For the material that follows, return exactly the lines from the one with "lid_corner_strips();" through the one with "import random", both ends included.

Collected data entries
— BEGIN —
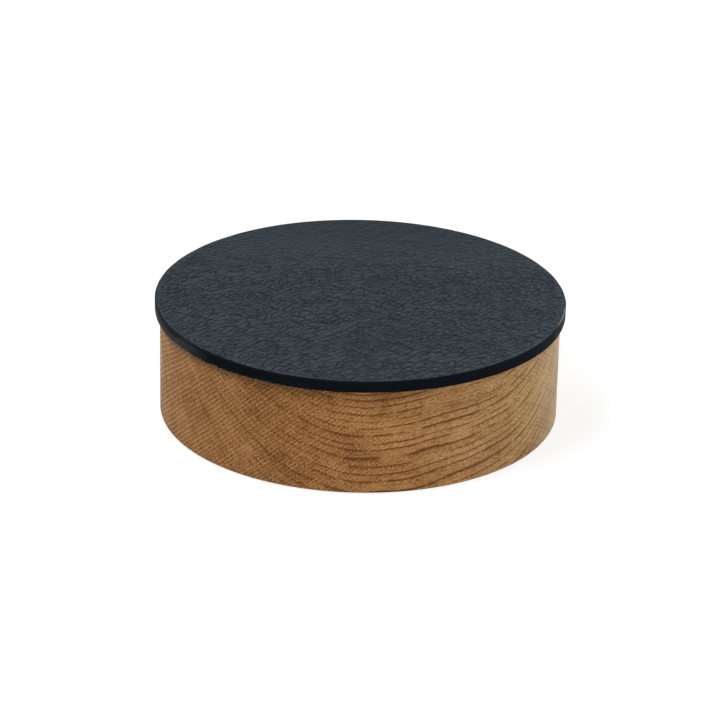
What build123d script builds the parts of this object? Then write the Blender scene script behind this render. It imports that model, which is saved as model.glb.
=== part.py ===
"""Low round keepsake box: a turned oak cup with a leather-faced lid that lifts straight off.

The vertical axis of the box is Z, the front is -Y, and the origin lies at the centre of the
base felt's underside. All sizes are in millimetres.
"""

import os

from build123d import *

# Oak cup
body_diameter = 117.0
body_height = 32.0
wall_thickness = 7.0
floor_thickness = 6.0
cove_radius = 3.0
foot_bevel = 0.5
rim_bevel = 0.4
bore_mouth_bevel = 0.8

# Recess under the cup, and the felt glued into it
foot_ring_width = 6.0
recess_depth = 1.2
felt_stand = 0.3
felt_gap = 0.3

# Lining on the floor inside the cup
floor_lining_thickness = 1.2
floor_lining_gap = 0.3

# Lid plate: leather, stiffening board and backing, glued up as one flat sandwich
lid_overhang = 1.5
leather_thickness = 1.5
board_thickness = 1.1
backing_thickness = 0.5
leather_bevel = 0.25

# Paint built up round the cut edge of the lid plate
edge_coat_thickness = 0.25
coat_bevel_share = 0.8

# Locating disc under the lid, and the lining glued to it
locating_depth = 5.0
locating_clearance = 0.5
locating_bevel = 0.9
locating_lead_in = 0.6
plug_lining_thickness = 1.0
plug_lining_margin = 1.8

# Radii that follow from the sizes above
body_radius = body_diameter / 2
bore_radius = body_radius - wall_thickness
recess_radius = body_radius - foot_ring_width
felt_radius = recess_radius - felt_gap
floor_lining_radius = bore_radius - cove_radius - floor_lining_gap
lid_radius = body_radius + lid_overhang
plate_radius = lid_radius - edge_coat_thickness
coat_bevel = edge_coat_thickness * coat_bevel_share
locating_radius = bore_radius - locating_clearance
plug_lining_radius = locating_radius - plug_lining_margin

# Heights that follow from the sizes above
foot_height = felt_stand
recess_height = foot_height + recess_depth
floor_height = foot_height + floor_thickness
floor_lining_top = floor_height + floor_lining_thickness
rim_height = foot_height + body_height
backing_top = rim_height + backing_thickness
board_top = backing_top + board_thickness
lid_top = board_top + leather_thickness
locating_foot = rim_height - locating_depth
plug_lining_foot = locating_foot - plug_lining_thickness


def turned(*corners):
    """Solid turned about Z from the corners of its half section.

    Each corner is a radius and a height, and where it is eased also fillet or chamfer and a size.
    """
    outline = [(radius, height) for radius, height, *_ in corners]
    with BuildPart() as piece:
        with BuildSketch(Plane.XZ) as section:
            with BuildLine():
                Polyline(*outline, close=True)
            make_face()
            for radius, height, *easing in corners:
                if easing:
                    ease, size = easing
                    corner = section.vertices().sort_by_distance((radius, height))[0]
                    ease(corner, size)
        revolve(axis=Axis.Z)
    return piece.part


def disc(radius, bottom, top):
    """Flat round disc with square-cut edges."""
    return turned(
        (0, bottom),
        (radius, bottom),
        (radius, top),
        (0, top),
    )


def oak_body():
    """One block of oak turned to a cup: straight wall, coved floor and a recess underneath."""
    return turned(
        (0, recess_height),
        (recess_radius, recess_height),
        (recess_radius, foot_height),
        (body_radius, foot_height, chamfer, foot_bevel),
        (body_radius, rim_height, chamfer, rim_bevel),
        (bore_radius, rim_height, chamfer, bore_mouth_bevel),
        (bore_radius, floor_height, fillet, cove_radius),
        (0, floor_height),
    )


def base_felt():
    """Felt disc in the recess, standing a little proud so that the oak is off the table."""
    return disc(felt_radius, 0, recess_height)


def floor_lining():
    """Soft disc on the flat of the floor, inside the cove."""
    return disc(floor_lining_radius, floor_height, floor_lining_top)


def lid_backing():
    """Thin lowest layer of the lid plate, which rests on the oak rim."""
    return disc(plate_radius, rim_height, backing_top)


def lid_board():
    """Stiff middle layer of the lid plate."""
    return disc(plate_radius, backing_top, board_top)


def lid_leather():
    """Leather face of the lid, its upper edge skived before the paint goes on."""
    return turned(
        (0, board_top),
        (plate_radius, board_top),
        (plate_radius, lid_top, chamfer, leather_bevel),
        (0, lid_top),
    )


def lid_edge_coat():
    """Smooth band of edge paint round all three layers, up to the foot of the leather's bevel."""
    coat_top = lid_top - leather_bevel
    return turned(
        (plate_radius, rim_height),
        (lid_radius, rim_height, chamfer, coat_bevel),
        (lid_radius, coat_top, chamfer, coat_bevel),
        (plate_radius, coat_top),
    )


def locating_disc():
    """Wooden disc that drops into the bore and keeps the lid centred.

    Its wall leans in a little towards a bevelled lower edge, which leads it into the bore.
    """
    return turned(
        (0, locating_foot),
        (locating_radius - locating_lead_in, locating_foot, chamfer, locating_bevel),
        (locating_radius, rim_height),
        (0, rim_height),
    )


def plug_lining():
    """Soft disc that closes the underside of the locating disc."""
    return disc(plug_lining_radius, plug_lining_foot, locating_foot)


pieces = [
    oak_body,
    base_felt,
    floor_lining,
    lid_backing,
    lid_board,
    lid_leather,
    lid_edge_coat,
    locating_disc,
    plug_lining,
]

os.makedirs("parts", exist_ok=True)
for piece in pieces:
    export_step(piece(), f"parts/{piece.__name__}.step")
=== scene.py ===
"""Looks of the round keepsake box: pebbled leather, edge paint, turned oak, linings and felt.

Lengths are in millimetres until a mesh is made, and the frame is the CAD model's: +Z up, front -Y.
"""

import math

import bpy
import numpy as np
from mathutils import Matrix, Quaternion, Vector


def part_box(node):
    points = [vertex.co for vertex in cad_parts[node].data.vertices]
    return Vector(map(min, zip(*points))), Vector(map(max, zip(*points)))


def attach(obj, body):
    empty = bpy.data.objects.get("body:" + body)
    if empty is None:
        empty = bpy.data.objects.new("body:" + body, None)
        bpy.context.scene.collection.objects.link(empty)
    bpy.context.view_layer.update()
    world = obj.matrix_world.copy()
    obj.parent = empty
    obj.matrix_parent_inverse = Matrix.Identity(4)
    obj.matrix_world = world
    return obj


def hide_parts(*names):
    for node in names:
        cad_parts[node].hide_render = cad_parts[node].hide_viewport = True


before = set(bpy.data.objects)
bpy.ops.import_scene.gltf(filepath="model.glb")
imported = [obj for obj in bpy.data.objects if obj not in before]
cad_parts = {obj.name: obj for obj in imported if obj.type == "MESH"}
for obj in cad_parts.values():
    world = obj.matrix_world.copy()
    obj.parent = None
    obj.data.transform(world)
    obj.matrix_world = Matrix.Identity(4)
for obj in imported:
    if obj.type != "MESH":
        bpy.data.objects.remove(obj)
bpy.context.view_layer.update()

MM = 0.001


# Sizes read from the frame


def node_sizes(node):
    """Outer radius, foot and top of a CAD node, in millimetres."""
    low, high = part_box(node)
    return high.x / MM, low.z / MM, high.z / MM


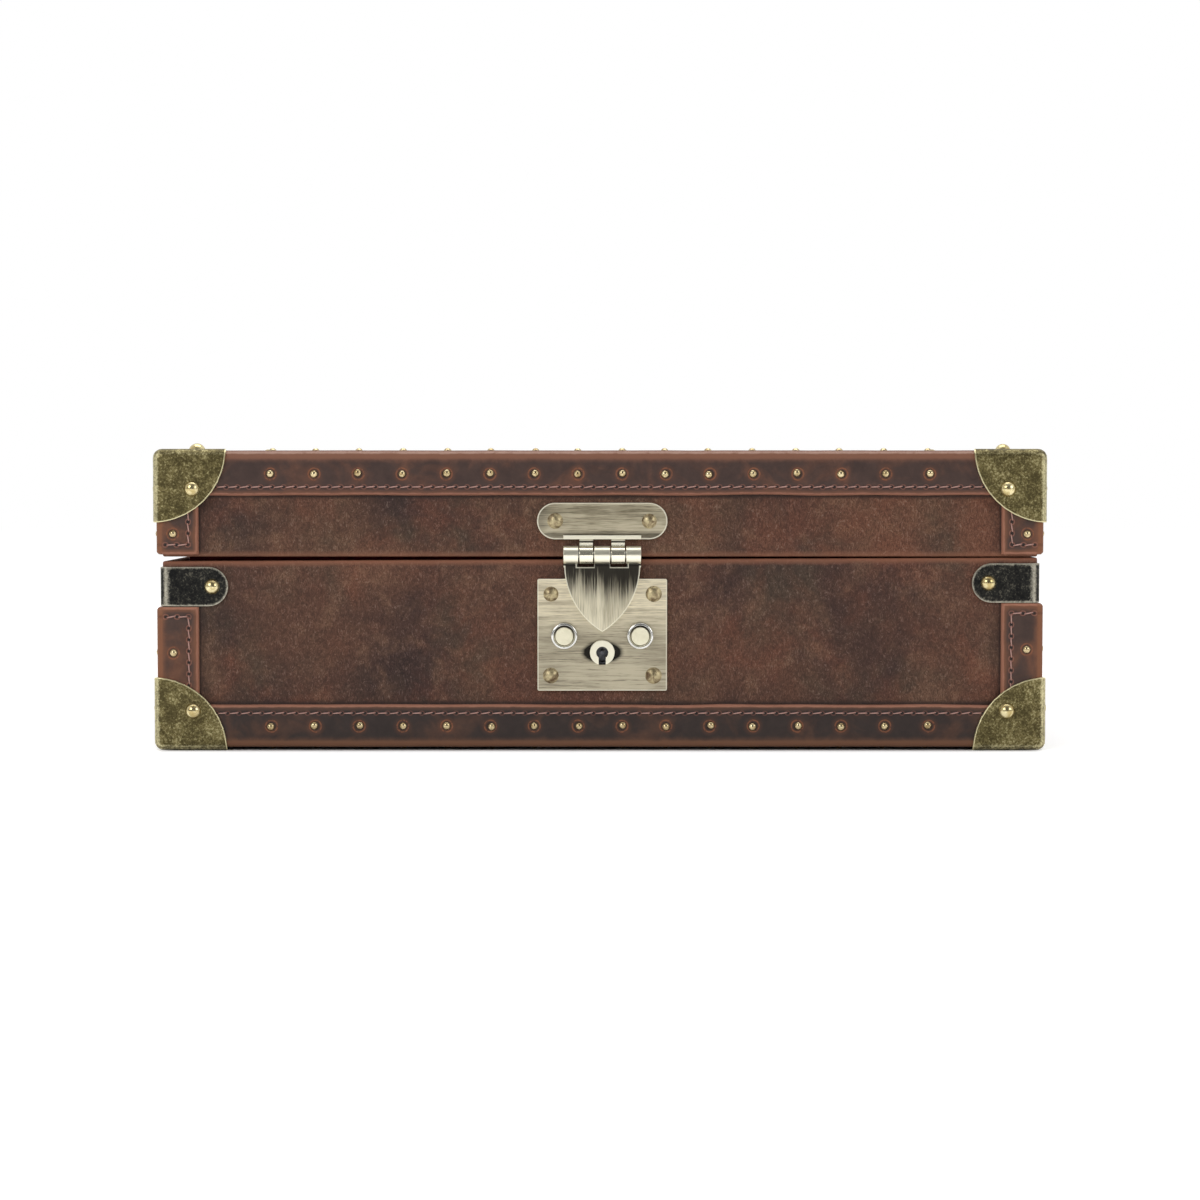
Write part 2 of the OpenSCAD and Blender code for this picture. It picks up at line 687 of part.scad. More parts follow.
module button_spring(side) color("lightsteelblue") {
  points = [for (i = [0 : spring_steps], j = [0 : 5]) spring_point(i, j)];
  sides = [for (i = [0 : spring_steps - 1], j = [0 : 5]) let(k = (j + 1) % 6)
    each [[6 * i + j, 6 * i + 6 + j, 6 * i + k], [6 * i + k, 6 * i + 6 + j, 6 * i + 6 + k]]];
  first = [for (j = [1 : 4]) [0, j, j + 1]];
  last = [for (j = [1 : 4]) [6 * spring_steps, 6 * spring_steps + j + 1, 6 * spring_steps + j]];
  translate([lock_x + side * button_x, 0, button_z]) polyhedron(points = points, faces = concat(sides, first, last));
}

// Catch that a button pushes outwards; side is -1 or 1
module catch(side) color("goldenrod") {
  translate([lock_x, 0, 0]) mirror([side < 0 ? 1 : 0, 0, 0]) {
    translate([catch_in, catch_front, button_z - 3.2]) cube([catch_arm_w, catch_t, catch_top - button_z + 3.2]);
    translate([nose_in, catch_front, nose_low - 1.5]) cube([catch_out - nose_in, catch_t, catch_top - nose_low + 1.5]);
    translate([nose_in, -panel_y - lock_t + 0.3, nose_low])
      cube([nose_l, catch_back + panel_y + lock_t - 0.3, nose_top - nose_low]);
  }
}

// Ring that the key's bit turns, with its cam
module key_follower() color("goldenrod") {
  translate([lock_x, 0, key_z]) rotate([-90, 0, 0]) difference() {
    union() {
      translate([0, 0, follower_front]) cylinder(d = follower_d, h = follower_back - follower_front);
      translate([-cam_r, -1.5, follower_front]) cube([cam_r, 3, cam_t]);
    }
    translate([0, 0, -panel_y]) cylinder(d = keyhole_d, h = panel_y);
    translate([-key_slot_w / 2, 0, -panel_y]) cube([key_slot_w, follower_d, panel_y]);
  }
}

// ---- Rear hinges ----

// Edge number k of the five knuckles of a hinge
function knuckle_edge(k) = -hinge_w / 2 + k * hinge_w / 5;

// One leaf with knuckles from edge k to edge k + 1 for each k given; up is -1 or 1
module hinge_leaf(up, knuckles) {
  difference() {
    union() {
      translate([-hinge_w / 2, panel_y, up > 0 ? axis_out : -hinge_leaf]) cube([hinge_w, plate_t, hinge_leaf - axis_out]);
      for (k = knuckles) {
        a = knuckle_edge(k) + (k == 0 ? 0 : knuckle_side / 2);
        b = knuckle_edge(k + 1) - (k == 4 ? 0 : knuckle_side / 2);
        translate([a, panel_y, up > 0 ? 0 : -axis_out - 1]) cube([b - a, plate_t, axis_out + 1]);
        translate([0, hinge_y, 0]) barrel(a, b);
      }
    }
    translate([0, hinge_y, 0]) barrel_bore(-hinge_w / 2, hinge_w / 2);
    for (x = [-1, 0, 1])
      translate([x * hinge_w * 0.34, panel_y, up * (hinge_leaf + axis_out) / 2]) rotate([-90, 0, 0])
        translate([0, 0, -1]) cylinder(d = shank_d + 2 * shank_play, h = plate_t + 2);
  }
}

// Round-headed slotted screws of one leaf
module hinge_leaf_screws(up) {
  for (x = [-1, 0, 1])
    translate([x * hinge_w * 0.34, panel_y + plate_t, up * (hinge_leaf + axis_out) / 2]) rotate([-90, 0, 0]) {
      difference() {
        dome(screw_d, screw_h + 0.4);
        rotate([0, 0, 35 * x + 20]) translate([-screw_d, -0.35, screw_h - 0.2]) cube([2 * screw_d, 0.7, 2]);
      }
      translate([0, 0, -plate_t]) cylinder(d = shank_d, h = plate_t + 0.1);
    }
}

module at_hinges() {
  for (side = [-1, 1]) translate([side * hinge_x, 0, hinge_z]) children();
}

module hinge_base_leaves() color("tan") {
  at_hinges() hinge_leaf(-1, [0, 2, 4]);
}

module hinge_lid_leaves() color("tan") {
  at_hinges() hinge_leaf(1, [1, 3]);
}

module hinge_pins() color("gray") {
  at_hinges() translate([-hinge_w / 2, hinge_y, 0]) rotate([0, 90, 0]) cylinder(d = pin_d, h = hinge_w);
}

module hinge_base_screws() color("khaki") {
  at_hinges() hinge_leaf_screws(-1);
}

module hinge_lid_screws() color("khaki") {
  at_hinges() hinge_leaf_screws(1);
}

// ---- Lid ----

module lid_carcass() color("burlywood") {
  difference() {
    translate([0, 0, lid_z + leather_t]) linear_extrude(height = lid_wood_top - lid_z - leather_t)
      rounded_rect(wood_w, wood_d, leather_r);
    translate([-inner_w / 2, -inner_d / 2, lid_z]) cube([inner_w, inner_d, lid_inside_top - lid_z]);
  }
}

module lid_leather() color("saddlebrown") {
  difference() {
    translate([0, 0, lid_z]) linear_extrude(height = lid_skin_top - lid_z) rounded_rect(box_w, box_d, leather_r);
    translate([0, 0, lid_z + leather_t]) linear_extrude(height = lid_wood_top - lid_z - leather_t)
      rounded_rect(wood_w, wood_d, leather_r);
    translate([-inner_w / 2, -inner_d / 2, lid_z - 1]) cube([inner_w, inner_d, leather_t + 2]);
  }
}

// Covered boards inside the lid's walls, above the lip
module lid_lining() color("maroon") {
  difference() {
    translate([-inner_w / 2, -inner_d / 2, lip_z + lip_gap]) cube([inner_w, inner_d, lid_inside_top - lip_z - lip_gap]);
    translate([-lid_room_w / 2, -lid_room_d / 2, lip_z]) cube([lid_room_w, lid_room_d, box_top]);
  }
}

// Padded panel under the lid's top
module lid_pad() color("indianred") {
  w = lid_room_w - 2 * cushion_gap;
  d = lid_room_d - 2 * cushion_gap;
  translate([0, 0, lid_inside_top - lid_pad_t]) linear_extrude(height = lid_pad_t) rounded_rect(w, d, cushion_r / 2);
}

module lid_binding(turn) color("sienna") {
  upside_down() edge_binding(turn, lid_binding_w);
}

// Upright strips of the lid, from just above its lower edge to the binding
module lid_corner_strips() color("sienna") {
  four_corners() corner_strip(lid_z + strip_lift, box_top - cap_t - lid_binding_w - strip_gap);
}

module lid_cap(mx, my) color("darkkhaki") {
  upside_down() mirror([mx, 0, 0]) mirror([0, my, 0]) corner_cap(false);
}

module lid_tacks() color("peru") {
  upside_down() for (turn = [0, 90, 180, 270]) edge_tacks(turn, lid_binding_w);
  four_corners() strip_tacks(box_top - cap_reach - lid_strip_tack);
}

// Rivets of the upper caps and of the hasp's bracket
module lid_rivets() color("khaki") {
  upside_down() four_corners() cap_rivets(false);
  for (x = [-1, 1])
    on_side(0, panel_y + plate_t) translate([lock_x + x * bracket_rivets / 2, bracket_mid, 0]) rivet(plate_t);
}

// ---- Hasp ----

// Riveted bracket with the ledge and the two arms that end in knuckles
module hasp_bracket() color("lightgray") {
  flat_w = bracket_w - bracket_h;
  difference() {
    union() {
      on_side(0, panel_y) translate([lock_x, bracket_mid, 0]) linear_extrude(height = plate_t) {
        square([flat_w, bracket_h], center = true);
        for (x = [-1, 1]) translate([x * flat_w / 2, 0]) circle(d = bracket_h);
      }
      translate([lock_x - hasp_w / 2, -panel_y - plate_t - ledge_out, bracket_z]) cube([hasp_w, plate_t + ledge_out, ledge_h]);
      for (x = [-1, 1]) translate([lock_x + x * arm_x - arm_w / 2, 0, 0]) {
        translate([0, -panel_y - plate_t, hasp_z]) cube([arm_w, plate_t, bracket_z - hasp_z + 1]);
        translate([0, hasp_y, hasp_z]) barrel(0, arm_w);
      }
    }
    translate([lock_x, hasp_y, hasp_z]) barrel_bore(-hasp_w / 2, hasp_w / 2);
    for (x = [-1, 1])
      on_side(0, panel_y + plate_t) translate([lock_x + x * bracket_rivets / 2, bracket_mid, 0]) shank_hole(plate_t);
  }
}

module hasp_pin() color("gray") {
  translate([lock_x - hasp_w / 2, hasp_y, hasp_z]) rotate([0, 90, 0]) cylinder(d = pin_d, h = hasp_w);
}

// Pointed arch of two arcs, upside down, with its tip at the end of the hasp
module shield_outline() {
  half = hasp_w / 2 * 0.98;
  long = hasp_l - axis_out;
  r = (long * long + half * half) / (2 * half);
  intersection() {
    translate([half - r, -axis_out]) circle(r = r, $fn = 180);
    translate([r - half, -axis_out]) circle(r = r, $fn = 180);
    translate([-hasp_w, -hasp_l - 1]) square([2 * hasp_w, hasp_l + 1 - hasp_shoulder]);
  }
}

// Shield with three knuckles between and beside the bracket's arms
module hasp_shield() color("silver") {
  inner = arm_x - arm_w / 2 - hasp_side;
  outer = arm_x + arm_w / 2 + hasp_side;
  translate([lock_x, 0, hasp_z]) difference() {
    union() {
      translate([0, hasp_back, 0]) rotate([90, 0, 0]) linear_extrude(height = hasp_t) shield_outline();
      for (span = [[-hasp_w / 2, -outer], [-inner, inner], [outer, hasp_w / 2]]) {
        translate([span[0], hasp_back - hasp_t, -hasp_shoulder - 0.1]) cube([span[1] - span[0], hasp_t, hasp_shoulder - 1.5]);
        translate([0, hasp_y, 0]) barrel(span[0], span[1]);
      }
    }
    translate([0, hasp_y, 0]) barrel_bore(-hasp_w / 2, hasp_w / 2);
  }
}

// T-shaped staple on the back of the shield
module hasp_staple() color("goldenrod") {
  translate([lock_x - staple_w / 2, hasp_back, staple_low]) cube([staple_w, staple_t, nose_low - catch_gap - staple_low]);
  translate([lock_x - staple_neck / 2, hasp_back, staple_low]) cube([staple_neck, staple_t, staple_top - staple_low]);
}

base_carcass();
base_leather();
liner_frame();
floor_board();
divider_long(1);  // divider_long_front
divider_long(2);  // divider_long_back
divider_cross(1);  // divider_cross_left
divider_cross(2);  // divider_cross_middle
divider_cross(3);  // divider_cross_right
cushion_row(0);  // cushions_front
cushion_row(1);  // cushions_middle
cushion_row(2);  // cushions_back
base_binding(0);  // base_binding_front
base_binding(180);  // base_binding_back
base_binding(270);  // base_binding_left
base_binding(90);  // base_binding_right
base_corner_strips();
base_cap(0, 0);  // base_cap_front_left
base_cap(1, 0);  // base_cap_front_right
base_cap(0, 1);  // base_cap_back_left
base_cap(1, 1);  // base_cap_back_right
brace(0, 0);  // brace_front_left
brace(1, 0);  // brace_front_right
brace(0, 1);  // brace_back_left
brace(1, 1);  // brace_back_right
base_tacks();
base_rivets();
lock_plate();
lock_case();
button(-1);  // button_left
button(1);  // button_right
button_spring(-1);  // button_spring_left
button_spring(1);  // button_spring_right
catch(-1);  // catch_left
catch(1);  // catch_right
key_follower();
hinge_base_leaves();
hinge_pins();
hinge_base_screws();
lid_carcass();
lid_leather();
lid_lining();
lid_pad();
lid_binding(0);  // lid_binding_front
lid_binding(180);  // lid_binding_back
lid_binding(270);  // lid_binding_left
lid_binding(90);  // lid_binding_right
lid_corner_strips();
lid_cap(0, 0);  // lid_cap_front_left
lid_cap(1, 0);  // lid_cap_front_right
lid_cap(0, 1);  // lid_cap_back_left
lid_cap(1, 1);  // lid_cap_back_right
lid_tacks();
lid_rivets();
hinge_lid_leaves();
hinge_lid_screws();
hasp_bracket();
hasp_pin();
hasp_shield();
hasp_staple();
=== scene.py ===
# %% [markdown]
# # A pocket watch display box, dressed in Blender
#
# The box was constructed in a CAD program, so every piece already has its place, its size and the
# joint that it moves on. Blender gives it its looks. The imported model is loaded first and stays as
# it is: a new piece is made in the same metres and rides on one of its bodies.

# %% Load the fixed frame
import math
import random

import bmesh
import bpy
from mathutils import Matrix, Vector, noise
from mathutils.bvhtree import BVHTree


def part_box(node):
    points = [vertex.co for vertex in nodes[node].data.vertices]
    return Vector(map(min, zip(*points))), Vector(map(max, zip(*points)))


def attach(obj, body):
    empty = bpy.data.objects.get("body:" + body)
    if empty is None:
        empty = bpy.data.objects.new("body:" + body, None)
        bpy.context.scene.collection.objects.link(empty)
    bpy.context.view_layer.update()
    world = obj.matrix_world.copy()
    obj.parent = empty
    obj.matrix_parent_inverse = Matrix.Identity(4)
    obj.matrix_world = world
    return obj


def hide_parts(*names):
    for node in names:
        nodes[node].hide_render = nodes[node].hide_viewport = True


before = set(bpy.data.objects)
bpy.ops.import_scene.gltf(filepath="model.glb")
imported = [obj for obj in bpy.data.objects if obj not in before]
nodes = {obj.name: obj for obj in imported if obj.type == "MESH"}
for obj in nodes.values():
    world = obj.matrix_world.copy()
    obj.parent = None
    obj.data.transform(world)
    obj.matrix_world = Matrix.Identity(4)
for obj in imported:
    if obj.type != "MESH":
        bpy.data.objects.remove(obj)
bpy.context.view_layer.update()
scene = bpy.context.scene
MM = 0.001

# %% [markdown]
# ## Camera
#
# The photograph was taken straight from the front, a metre away and a little below the top of the
# lid, so that the top is only a line and hides the rivets at the back. A camera that is pitched
# down by a hair needs no shift.


# %% Camera
def linked(name, data):
    """A new object in the scene."""
    made = bpy.data.objects.new(name, data)
    scene.collection.objects.link(made)
    return made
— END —
> **FINAL RESULT**:
lid_corner_strips();
lid_cap(0, 0);  // lid_cap_front_left
lid_cap(1, 0);  // lid_cap_front_right
lid_cap(0, 1);  // lid_cap_back_left
lid_cap(1, 1);  // lid_cap_back_right
lid_tacks();
lid_rivets();
hinge_lid_leaves();
hinge_lid_screws();
hasp_bracket();
hasp_pin();
hasp_shield();
hasp_staple();
=== scene.py ===
# %% [markdown]
# # A pocket watch display box, dressed in Blender
#
# The box was constructed in a CAD program, so every piece already has its place, its size and the
# joint that it moves on. Blender gives it its looks. The imported model is loaded first and stays as
# it is: a new piece is made in the same metres and rides on one of its bodies.

# %% Load the fixed frame
import math
import random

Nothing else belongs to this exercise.